Television, it would appear, is the medium of choice for real people to shed their inhibitions and display positively Armenian levels of grief.

These displays are usually shortly after being told that they can’t sing, have no talent, never will have any talent, are ugly and graceless and have just wasted the time of the ‘judges’ on Slop Idle or whatever. I suspect that the anguish they feel as they exit stage left, either defiant, or crying so hard that their shoes squelch, is as nothing compared to the moment they realise that their humiliation will shortly be broadcast to the nation.

This must surely lead to the sort of mortification that would leave you either rigid with fear, crying so hard you dehydrate, or turn your character from ‘prickly’ to ‘angry with the world’ - surely the default setting for teens anyway? I wonder if the rejects watch their auditions at all? Alone in their bedrooms, wrapped round a bottle of something blue and alcoholic, or in the bosom of their supportive family, hoping for a resounding boo and hiss at the judges and loving assurance that they are not tone deaf?

Imagine watching your humiliation and being greeted by total silence from your supporters watching the recording before somebody says ‘you know, he’s right - you’re shit!’. Your life options now are: to pretend to shrug it off but secretly spend the rest of your miserable adult life watching the moment on DVD over and over again while masturbating into an oven-ready chicken and sobbing (stress does strange things to people), or just running to your room, slamming the door and starting work on the home-made bombs.

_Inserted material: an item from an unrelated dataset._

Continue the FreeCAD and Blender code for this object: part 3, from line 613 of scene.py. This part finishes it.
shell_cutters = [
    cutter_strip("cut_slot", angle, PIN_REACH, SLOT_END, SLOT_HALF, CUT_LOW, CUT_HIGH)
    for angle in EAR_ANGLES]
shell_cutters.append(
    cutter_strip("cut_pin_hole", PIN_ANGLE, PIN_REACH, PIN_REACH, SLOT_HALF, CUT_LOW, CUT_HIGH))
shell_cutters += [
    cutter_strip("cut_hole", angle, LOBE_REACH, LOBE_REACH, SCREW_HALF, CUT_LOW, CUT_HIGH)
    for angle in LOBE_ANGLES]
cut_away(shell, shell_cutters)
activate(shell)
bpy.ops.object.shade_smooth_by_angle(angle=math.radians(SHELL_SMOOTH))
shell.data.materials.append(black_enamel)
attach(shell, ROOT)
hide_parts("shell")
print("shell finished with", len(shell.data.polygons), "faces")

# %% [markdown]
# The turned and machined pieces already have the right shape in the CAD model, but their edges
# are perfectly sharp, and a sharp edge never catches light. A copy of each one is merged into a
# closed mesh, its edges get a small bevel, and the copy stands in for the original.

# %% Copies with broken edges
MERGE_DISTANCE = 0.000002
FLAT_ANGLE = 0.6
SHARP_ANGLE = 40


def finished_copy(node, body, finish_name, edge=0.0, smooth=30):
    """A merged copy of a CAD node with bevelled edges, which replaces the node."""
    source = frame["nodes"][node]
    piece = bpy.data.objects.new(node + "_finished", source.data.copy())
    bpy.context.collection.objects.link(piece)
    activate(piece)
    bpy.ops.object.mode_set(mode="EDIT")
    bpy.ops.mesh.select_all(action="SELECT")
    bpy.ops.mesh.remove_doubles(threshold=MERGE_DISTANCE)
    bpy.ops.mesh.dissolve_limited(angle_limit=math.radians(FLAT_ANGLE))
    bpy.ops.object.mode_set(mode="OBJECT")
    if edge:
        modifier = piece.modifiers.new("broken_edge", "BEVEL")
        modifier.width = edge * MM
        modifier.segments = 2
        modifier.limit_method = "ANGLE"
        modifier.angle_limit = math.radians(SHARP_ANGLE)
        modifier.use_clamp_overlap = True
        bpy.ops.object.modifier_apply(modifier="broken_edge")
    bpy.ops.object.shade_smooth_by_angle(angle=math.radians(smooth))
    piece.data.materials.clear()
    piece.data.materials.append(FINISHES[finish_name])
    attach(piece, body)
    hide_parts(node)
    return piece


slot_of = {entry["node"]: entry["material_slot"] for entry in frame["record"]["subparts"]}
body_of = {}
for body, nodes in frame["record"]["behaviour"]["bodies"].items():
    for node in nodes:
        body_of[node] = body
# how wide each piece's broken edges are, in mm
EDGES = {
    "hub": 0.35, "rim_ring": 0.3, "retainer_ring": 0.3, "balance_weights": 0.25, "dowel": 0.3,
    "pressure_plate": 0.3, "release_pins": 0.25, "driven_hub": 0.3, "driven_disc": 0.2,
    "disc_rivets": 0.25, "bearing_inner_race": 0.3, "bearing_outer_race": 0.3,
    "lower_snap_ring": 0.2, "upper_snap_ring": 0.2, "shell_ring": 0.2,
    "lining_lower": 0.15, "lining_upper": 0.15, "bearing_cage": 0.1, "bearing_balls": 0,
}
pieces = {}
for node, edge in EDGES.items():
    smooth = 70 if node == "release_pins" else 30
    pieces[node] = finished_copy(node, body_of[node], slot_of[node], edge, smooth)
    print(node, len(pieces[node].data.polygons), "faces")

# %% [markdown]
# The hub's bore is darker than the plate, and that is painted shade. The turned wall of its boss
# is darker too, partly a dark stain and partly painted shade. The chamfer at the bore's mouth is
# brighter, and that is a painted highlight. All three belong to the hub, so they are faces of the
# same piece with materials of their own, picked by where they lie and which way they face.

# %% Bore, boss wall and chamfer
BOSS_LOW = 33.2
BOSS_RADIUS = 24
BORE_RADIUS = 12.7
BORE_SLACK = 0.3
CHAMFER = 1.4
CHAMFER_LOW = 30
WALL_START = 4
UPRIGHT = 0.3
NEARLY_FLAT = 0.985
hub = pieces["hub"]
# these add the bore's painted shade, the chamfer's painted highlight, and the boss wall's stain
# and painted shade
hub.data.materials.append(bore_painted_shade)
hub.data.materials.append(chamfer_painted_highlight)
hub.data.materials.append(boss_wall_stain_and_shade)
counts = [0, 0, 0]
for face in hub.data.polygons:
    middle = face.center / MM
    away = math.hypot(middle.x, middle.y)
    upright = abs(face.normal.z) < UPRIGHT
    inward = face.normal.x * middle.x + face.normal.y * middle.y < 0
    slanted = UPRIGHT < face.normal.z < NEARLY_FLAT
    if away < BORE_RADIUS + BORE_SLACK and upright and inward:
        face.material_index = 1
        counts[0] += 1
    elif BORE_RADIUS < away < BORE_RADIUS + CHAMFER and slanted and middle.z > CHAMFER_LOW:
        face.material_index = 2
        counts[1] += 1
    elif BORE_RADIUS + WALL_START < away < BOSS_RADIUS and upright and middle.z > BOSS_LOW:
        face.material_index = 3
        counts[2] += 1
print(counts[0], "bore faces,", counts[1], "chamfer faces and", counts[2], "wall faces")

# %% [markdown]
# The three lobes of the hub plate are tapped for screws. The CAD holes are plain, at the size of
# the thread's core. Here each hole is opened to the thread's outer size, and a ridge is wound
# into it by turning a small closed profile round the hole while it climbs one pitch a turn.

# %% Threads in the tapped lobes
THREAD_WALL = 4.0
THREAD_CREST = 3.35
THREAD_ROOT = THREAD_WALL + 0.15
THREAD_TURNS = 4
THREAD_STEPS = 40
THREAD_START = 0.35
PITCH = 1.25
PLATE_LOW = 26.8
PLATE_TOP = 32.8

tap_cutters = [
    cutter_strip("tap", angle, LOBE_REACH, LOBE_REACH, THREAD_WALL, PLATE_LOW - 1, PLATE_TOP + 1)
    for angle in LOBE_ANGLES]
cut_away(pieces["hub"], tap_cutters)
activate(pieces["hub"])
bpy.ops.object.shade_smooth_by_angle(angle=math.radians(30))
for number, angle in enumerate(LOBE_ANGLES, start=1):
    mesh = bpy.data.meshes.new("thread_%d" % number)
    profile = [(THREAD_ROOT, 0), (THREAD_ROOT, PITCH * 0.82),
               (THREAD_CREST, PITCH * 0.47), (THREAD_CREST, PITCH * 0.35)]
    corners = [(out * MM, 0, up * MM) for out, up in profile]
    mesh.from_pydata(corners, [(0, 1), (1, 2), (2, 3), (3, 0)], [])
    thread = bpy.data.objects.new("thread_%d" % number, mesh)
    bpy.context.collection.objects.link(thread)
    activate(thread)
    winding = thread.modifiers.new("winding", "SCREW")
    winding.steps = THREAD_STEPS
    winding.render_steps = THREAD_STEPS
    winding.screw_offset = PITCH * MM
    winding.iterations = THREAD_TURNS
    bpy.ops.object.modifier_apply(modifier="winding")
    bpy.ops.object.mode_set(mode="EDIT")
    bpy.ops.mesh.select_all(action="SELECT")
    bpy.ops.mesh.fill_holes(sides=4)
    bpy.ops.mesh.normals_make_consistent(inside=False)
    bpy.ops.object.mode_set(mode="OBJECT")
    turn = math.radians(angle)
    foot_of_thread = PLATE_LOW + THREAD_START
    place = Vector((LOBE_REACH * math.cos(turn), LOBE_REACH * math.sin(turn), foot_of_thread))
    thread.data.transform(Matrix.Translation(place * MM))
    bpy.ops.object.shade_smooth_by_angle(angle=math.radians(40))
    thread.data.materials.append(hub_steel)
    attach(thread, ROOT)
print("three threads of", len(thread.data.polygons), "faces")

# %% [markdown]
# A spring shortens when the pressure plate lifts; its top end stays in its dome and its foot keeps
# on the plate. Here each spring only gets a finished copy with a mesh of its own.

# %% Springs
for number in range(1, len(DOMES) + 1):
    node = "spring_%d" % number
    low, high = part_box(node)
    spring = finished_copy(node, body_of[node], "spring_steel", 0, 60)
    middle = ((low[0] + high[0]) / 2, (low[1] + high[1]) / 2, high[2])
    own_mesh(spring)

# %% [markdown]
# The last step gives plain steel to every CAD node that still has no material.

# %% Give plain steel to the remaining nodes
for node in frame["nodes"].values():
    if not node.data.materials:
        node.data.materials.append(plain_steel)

Thanks to ritual humiliation, we’ve become a lot more used to seeing real people emoting. But even the shattering of the dreams of some deluded twat in stone-washed jeans singing ‘Angels’ off-key could not prepare us for the press conference of the woman who had just been told by the European Court of Human Rights that she couldn’t use the frozen embryos without the consent of her ex-fiancé, who had fertilized the embroyos but had since gone cold on the idea of parenthood.

I did wonder why she had called a press conference. She was obviously distressed - and by ‘distressed’ I mean hysterical with grief. In contrast, her ex-fiancé gave a press conference where he was calm, measured and, basically, came off like a psychopath.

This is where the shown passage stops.